Sarah Breeden, the central bank’s deputy governor for financial stability, branded the closure of the vital Strait of Hormuz shipping lane “the worst energy shock in my living memory”, which had put more stress on the banking and financial system.

“Conflict in the Middle East continues to add to uncertainty and unpredictability, with sharp movements in energy prices and bond yields,” she told an event in Washington, before listing ballooning national debt, private markets and “stretched asset valuations” as exhibiting similar traits to previous financial crises.

Breeden said: “Across all three of these risks you can hear echoes of the past. The combination of leverage, complexity, concentrations and opacity rhyme with the vulnerabilities brought about by the rise of CDOs [a form of debt instrument] in 2007 and, more distantly, the development of investment trusts in 1920s.

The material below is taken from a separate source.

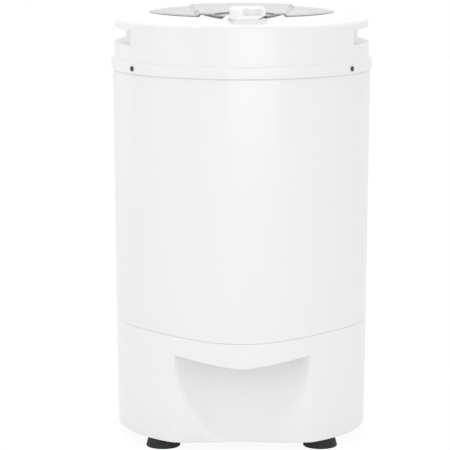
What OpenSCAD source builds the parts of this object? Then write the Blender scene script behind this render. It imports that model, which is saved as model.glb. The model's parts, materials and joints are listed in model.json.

“All at a time when the disconnect between high risky asset prices and real economy uncertainty seems marked.”

The Bank of England rate-setter’s warnings echo a report published earlier this week by the International Monetary Fund (IMF), which sounded the alarm on ballooning sovereign debt levels.

The financial body said countries’ unwillingness to rein in exorbitant borrowing has left them particularly exposed to any sudden changes to the interest rate outlook, as seen in the aftermath of the Iran war.

Bank of England monitoring private credit jitters

Breeden pointed to the increasing levels of leverage being used by hedge funds to buy up government bonds, warning the trend was likely to compound the ill-effects of a downturn in financial conditions.

“These strategies support liquidity in normal times,” she said. “But as price‑sensitive, leveraged investors, hedge funds can amplify shocks and cause jumps to illiquidity.”

Breeden, who after Bank of England governor Andrew Bailey is the most senior official to oversee financial stability in Britain, also raised concerns about collapsing sentiment in riskier debt markets, which she said was showing signs of “vulnerabilities”.

A flurry of corporate collapses linked to the private credit industry has sounded alarm bells over the underwiting of so-called shadowbanks, and might lead investors to loose confidence in the sector, the Bank official said.

“As history shows, stress often emerges first at the margins – and then spreads,” she told the Washington event,” she said.

“A broad-based credit crunch in private markets could tighten financing conditions for the UK real economy. If valuations or rating assessments are challenged – through defaults, markdowns or discovery that risk models have been mis-calibrated – lenders may pull back.”

The ballooning levels of debt being used to fund the artificial intelligence rollout could also spark a crash were there to be a “reassessment of the future earnings potential” of the technology,” she added.